Dans la perspective des prochaines élections locales, les autres sujets de contentieux ne manquent pas. A commencer par le statut des vingt plus grandes villes du pays, dont la gestion échappe de facto aux maires élus. Peu après les municipales de janvier 1996, le gouvernement avait nommé à leur tête des délégués du gouvernement qui disposent d'importants pouvoirs, notamment en matière financière. Une mesure très mal accueillie par l'opposition qui avait remporté treize des plus importantes agglomérations. Le SDF, comme plusieurs autres petits partis, se plaignent par ailleurs de graves problèmes d'inscription sur les listes électorales et d'attribution des cartes d'électeurs. Une manière détournée, selon eux, de manipuler les scrutins. «A peine 3, 5 millions d'électeurs sont inscrits alors qu'il devrait y en avoir environ 8 millions», affirme Garga Haman, leader de l'Alliance pour la démocratie et le développement (ADD), une petite formation d'opposition.
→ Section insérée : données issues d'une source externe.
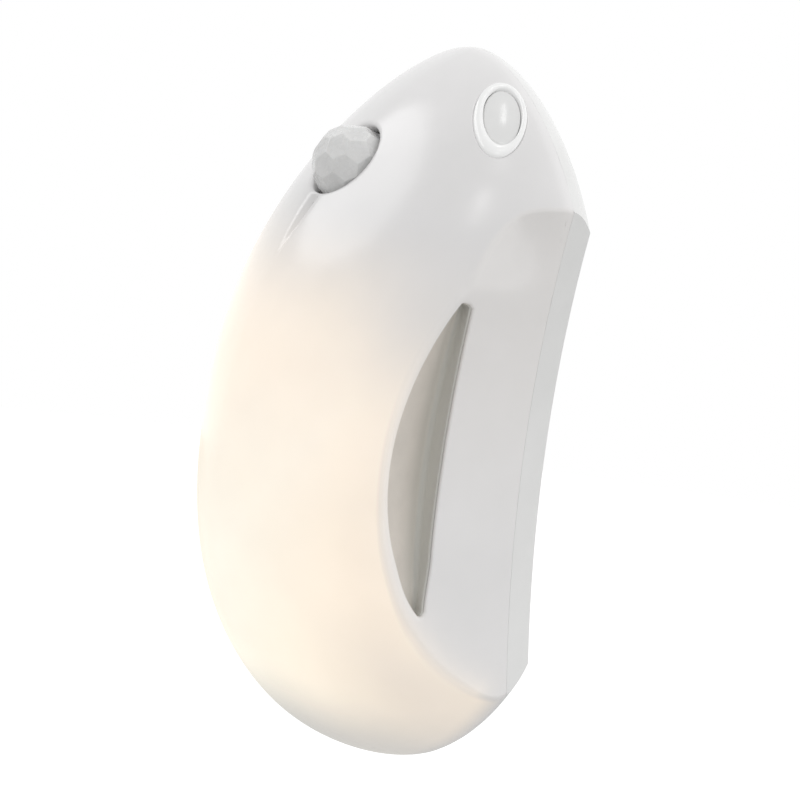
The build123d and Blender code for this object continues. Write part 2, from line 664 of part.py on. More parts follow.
def switch_board():
    """Small board behind the switch, parallel to the wall."""
    width, thickness, tall = SWITCH_BOARD
    middle = (SWITCH_SIZE[1] + thickness) / 2
    board = Pos(0, middle, SWITCH_TOP + 0.4 - tall / 2) * Box(width, thickness, tall)
    board = fillet(board.edges().filter_by(Axis.Y), 1.0)
    for x, z in SWITCH_LEGS:
        board = board - Pos(x, middle, z) * Box(SWITCH_LEG[0], 2 * thickness, SWITCH_LEG[2])
    for x, depth in SWITCH_SCREWS:
        hole = Cylinder(SWITCH_SCREW[1] + SCREW_CLEARANCE, 2 * thickness)
        board = board - Pos(x, middle, depth) * Rot(90, 0, 0) * hole
    return one(button_frame() * board)


def switch_screws():
    """Two small screws that hold the switch board."""
    made = []
    face = -BUTTON_AT[1] - SWITCH_SIZE[1] / 2
    for x, depth in SWITCH_SCREWS:
        place = button_frame().from_local_coords(Vector(x, 0, depth))
        made.append(screw(WALL_FRAME, place.X, place.Z, face, -1, SWITCH_SCREW))
    return group(made)


# --- Light box ---------------------------------------------------------------------------

def tub_outline(inset):
    """Rounded outline of the light box, seen from the front."""
    width = 2 * (TUB_HALF_WIDTH - inset)
    height = TUB_TOP - TUB_BOTTOM - 2 * inset
    return Pos(0, (TUB_TOP + TUB_BOTTOM) / 2) * RectangleRounded(width, height, TUB_CORNER - inset)


def reflector():
    """White light box: floor behind the lamp board, walls up to the inside of the cover."""
    deep = FRONT_DEPTH
    outer = WALL_FRAME * Pos(0, 0, TUB_AT) * extrude(tub_outline(0), deep)
    inner = WALL_FRAME * Pos(0, 0, TUB_AT + TUB_WALL) * extrude(tub_outline(TUB_WALL), deep)
    box = (outer & pod(COVER_WALL + 0.5)) - inner
    for x, z in TUB_POSTS:
        box = box - wall_post(x, z, -TUB_AT - 3, -TUB_AT + 1, TUB_SCREW[1] + SCREW_CLEARANCE)
    for x, z in LAMP_LEADS:
        box = box - wall_post(x, z, -TUB_AT - 3, -TUB_AT + 1, LEAD_RADIUS + 0.4)
    return one(box)


LAMP_FACE = -TUB_AT - TUB_WALL - LED_BOARD[1]


def led_board():
    """Aluminium-backed lamp board lying on the light box floor."""
    width, thickness, height = LED_BOARD
    corner = 2.5
    board = Pos(0, LAMP_FACE + thickness / 2, LED_CENTRE) * Box(width, thickness, height)
    board = fillet(board.edges().filter_by(Axis.Y), corner)
    for x, z in LAMP_LEADS:
        board = board - wall_post(x, z, LAMP_FACE - 1, -TUB_AT, LEAD_RADIUS + 0.05)
    return one(board)


def leds():
    """White surface-mount lamps in two columns down the board."""
    made = []
    for i in range(LED_ROWS):
        z = LED_CENTRE - 1 + (i - (LED_ROWS - 1) / 2) * LED_PITCH
        for x in LED_COLUMNS:
            made.append(one(Pos(x, LAMP_FACE - LED_SIZE[1] / 2, z) * Box(*LED_SIZE)))
    return group(made)


# --- Main board ----------------------------------------------------------------------------

def main_board():
    """Mains board: carries the supply and takes the tails of the plug's contacts."""
    width, thickness, height = MAIN_BOARD
    corner = 2.0
    board = Pos(0, BOARD_FACE + thickness / 2, MAIN_BOARD_CENTRE) * Box(width, thickness, height)
    board = fillet(board.edges().filter_by(Axis.Y), corner)
    for x, z in BOARD_SCREWS:
        board = board - wall_post(x, z, BOARD_FACE - 1, -MAIN_BOARD_AT + 1, BOARD_SCREW[1] + SCREW_CLEARANCE)
    for side in (-1, 1):
        slot = Box(CONTACT_STRIP[0] + 0.1, 4 * thickness, CONTACT_STRIP[1] + 0.1)
        board = board - Pos(side * CONTACT_AT, -MAIN_BOARD_AT, PIVOT_HEIGHT) * slot
    return one(board)


def film_capacitor():
    """Boxed dropper capacitor standing on the main board."""
    width, depth, height = 15.0, 7.5, 7.0
    block = Pos(-3.5, BOARD_FACE - depth / 2, -7.0) * Box(width, depth, height)
    return one(fillet(block.edges(), 0.5))


def smoothing_capacitor():
    """Electrolytic can lying on the board, with its crimped groove."""
    radius, length = 3.15, 11.5
    groove_depth, groove_width, groove_back = 0.3, 0.8, 2.0
    can = fillet(Cylinder(radius, length).edges(), 0.5)
    groove = Cylinder(radius + 1, groove_width) - Cylinder(radius - groove_depth, groove_width)
    can = can - Pos(0, 0, length / 2 - groove_back) * groove
    return one(Pos(3.5, BOARD_FACE - radius, -18.5) * Rot(0, 90, 0) * can)


def bridge_rectifier():
    """Four-lead rectifier flat on the board."""
    width, thickness, height, stand_off = 4.0, 2.5, 4.7, 0.1
    x, z = -8.2, 15.0
    body = Pos(x, BOARD_FACE - stand_off - thickness / 2, z) * Box(width, thickness, height)
    lead = Box(0.6, 0.6, 1.5)
    for dx in (-1.27, 1.27):
        for dz in (-height / 2 - 0.55, height / 2 + 0.55):
            body = body + Pos(x + dx, BOARD_FACE - 0.3, z + dz) * lead
    return one(body)


def fuse_resistor():
    """Axial fusible resistor with its two bent leads."""
    radius, length, lead_radius, lift = 1.6, 9.0, 0.35, 2.1
    span = length / 2 + 1.7
    body = Rot(0, 90, 0) * fillet(Cylinder(radius, length).edges(), 0.6)
    body = body + Rot(0, 90, 0) * Cylinder(lead_radius, 2 * span)
    for side in (-1, 1):
        foot = Rot(90, 0, 0) * Cylinder(lead_radius, lift + lead_radius)
        body = body + Pos(side * span, (lift - lead_radius) / 2, 0) * foot
    return one(Pos(-3.0, BOARD_FACE - lift, -25.2) * body)


def voltage_regulator():
    """Three-lead regulator standing near the top of the board."""
    width, depth, height, lead_length = 4.6, 4.6, 3.6, 1.0
    x, z = 4.5, 20.5
    regulator = Pos(x, BOARD_FACE - lead_length - depth / 2, z) * Box(width, depth, height)
    for dx in (-1.27, 0, 1.27):
        regulator = regulator + Pos(x + dx, BOARD_FACE - lead_length / 2, z) * Box(0.45, lead_length, 0.4)
    return one(regulator)


# --- Leads ---------------------------------------------------------------------------------

def bent_lead(points, bend):
    """Insulated lead along straight runs joined by arcs."""
    path = FilletPolyline(*points, radius=bend)
    return one(sweep(Plane(origin=path @ 0, z_dir=path % 0) * Circle(LEAD_RADIUS), path))


def lamp_leads():
    """Two stiff leads from the main board through the light box to the lamp board."""
    return group(one(wall_post(x, z, LAMP_FACE, BOARD_FACE, LEAD_RADIUS)) for x, z in LAMP_LEADS)


def sensor_leads():
    """Three leads from the back of the sensor board to the front of the main board."""
    back = BOARD_TOP - SENSOR_BOARD[2]
    run = 4.2
    made = []
    for x in (-4.0, -2.6, -1.2):
        start = lens_frame().from_local_coords(Vector(x, -6.0, back))
        corner = lens_frame().from_local_coords(Vector(x, -6.0, back - run))
        made.append(bent_lead([start, corner, Vector(x, BOARD_FACE, corner.Z)], 4.0))
    return group(made)


def switch_leads():
    """Two leads from the switch board over the top edge of the main board."""
    start_y = BUTTON_AT[1] + SWITCH_SIZE[1] / 2
    hook_y = BOARD_FACE - 2.6
    made = []
    for across in (-0.9, 0.9):
        start = button_frame().from_local_coords(Vector(across, 0, SWITCH_TOP - 8.2))
        x, z = start.X, start.Z
        route = [
            Vector(x, start_y, z),
            Vector(x, hook_y, z),
            Vector(x, hook_y, 24.6),
            Vector(x, BOARD_FACE, 24.6),
        ]
        made.append(bent_lead(route, 1.2))
    return group(made)


NODES = {
    "front_cover": front_cover,
    "rear_housing": rear_housing,
    "grip_left": lambda: grip(-1),
    "grip_right": lambda: grip(1),
    "pir_lens": pir_lens,
    "lens_holder": lens_holder,
    "pir_sensor": pir_sensor,
    "pir_window": pir_window,
    "light_sensor": light_sensor,
    "sensor_board": sensor_board,
    "sensor_chip": sensor_chip,
    "sensor_screws": sensor_screws,
    "button_bezel": button_bezel,
    "mode_button": mode_button,
    "mode_switch": mode_switch,
    "switch_plunger": switch_plunger,
    "switch_board": switch_board,
    "switch_screws": switch_screws,
    "reflector": reflector,
    "led_board": led_board,
    "leds": leds,
    "tub_screws": tub_screws,
    "main_board": main_board,
    "board_screws": board_screws,
    "film_capacitor": film_capacitor,
    "smoothing_capacitor": smoothing_capacitor,
    "bridge_rectifier": bridge_rectifier,
    "fuse_resistor": fuse_resistor,
    "voltage_regulator": voltage_regulator,
    "blade_left": lambda: blade(-1),
    "blade_right": lambda: blade(1),
    "plug_hub": plug_hub,
    "plug_contacts": plug_contacts,
    "housing_screws": housing_screws,
    "lamp_leads": lamp_leads,
    "sensor_leads": sensor_leads,
    "switch_leads": switch_leads,
}

os.makedirs("parts", exist_ok=True)
for name, make in NODES.items():
    export_step(make(), f"parts/{name}.step")
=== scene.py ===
import bmesh
import bpy
import numpy as np
from mathutils import Matrix, Vector
from mathutils.geometry import delaunay_2d_cdt


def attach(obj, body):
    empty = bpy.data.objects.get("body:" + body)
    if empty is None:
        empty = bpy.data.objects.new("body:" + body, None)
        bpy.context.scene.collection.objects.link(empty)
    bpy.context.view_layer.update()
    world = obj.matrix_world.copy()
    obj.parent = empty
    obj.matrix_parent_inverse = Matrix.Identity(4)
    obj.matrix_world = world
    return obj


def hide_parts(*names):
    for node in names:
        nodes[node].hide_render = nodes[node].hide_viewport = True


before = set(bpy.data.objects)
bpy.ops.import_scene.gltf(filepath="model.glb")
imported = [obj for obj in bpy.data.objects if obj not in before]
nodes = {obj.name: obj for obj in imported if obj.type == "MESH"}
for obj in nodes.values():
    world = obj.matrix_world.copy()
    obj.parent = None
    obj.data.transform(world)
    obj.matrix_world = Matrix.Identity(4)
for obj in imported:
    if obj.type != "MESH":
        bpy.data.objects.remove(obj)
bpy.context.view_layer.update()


# ---- Front cover ------------------------------------------------------------------------
# One injection moulding in milky, glossy polycarbonate: an egg-shaped shell with two waisted
# cheeks, open for the motion lens, the mode button and the two finger scoops. The lamps
# behind it light its lower three quarters warm, and the light fades out below the lens.

MM = 0.001
half_height, half_width = 53.5, 45.0
front_depth, widest_depth, taper_depth = 33.0, 4.6, 14.0
belly_drop = 0.27
width_power, height_power, front_power, rear_power = 1.67, 2.25, 1.4, 1.95
cheek_span, cheek_sag, cheek_half_height = 33.6, 4.4, 34.0
cheek_radius = (cheek_half_height ** 2 + cheek_sag ** 2) / (2 * cheek_sag)
cheek_tuck, tuck_depths, tuck_heights = 2.45, (3.5, 10.5), (22.0, 33.5)
parting_depth = 3.4


def unit(v):
    return v / np.maximum(np.linalg.norm(v, axis=-1, keepdims=True), 1e-12)


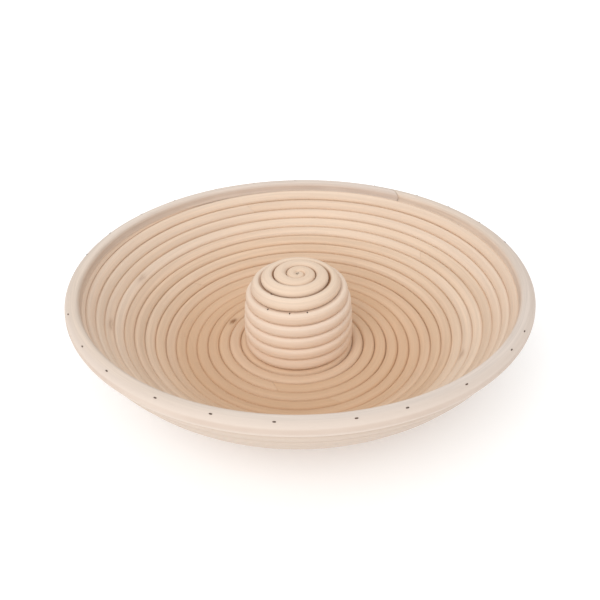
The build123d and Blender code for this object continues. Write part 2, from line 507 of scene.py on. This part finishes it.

La porte n'est toutefois pas entièrement fermée, assure Grégoire Owona. Soulignant que le report des prochaines élections locales est déjà acquis, il laisse entendre que des discussions sont encore possibles sur ces questions. Ni le report, ni la date officielle du scrutin n'avaient toutefois officiellement été annoncées ce lundi. En 1996, il s'était tenu avec quatre années de retard sur l'échéance prévue.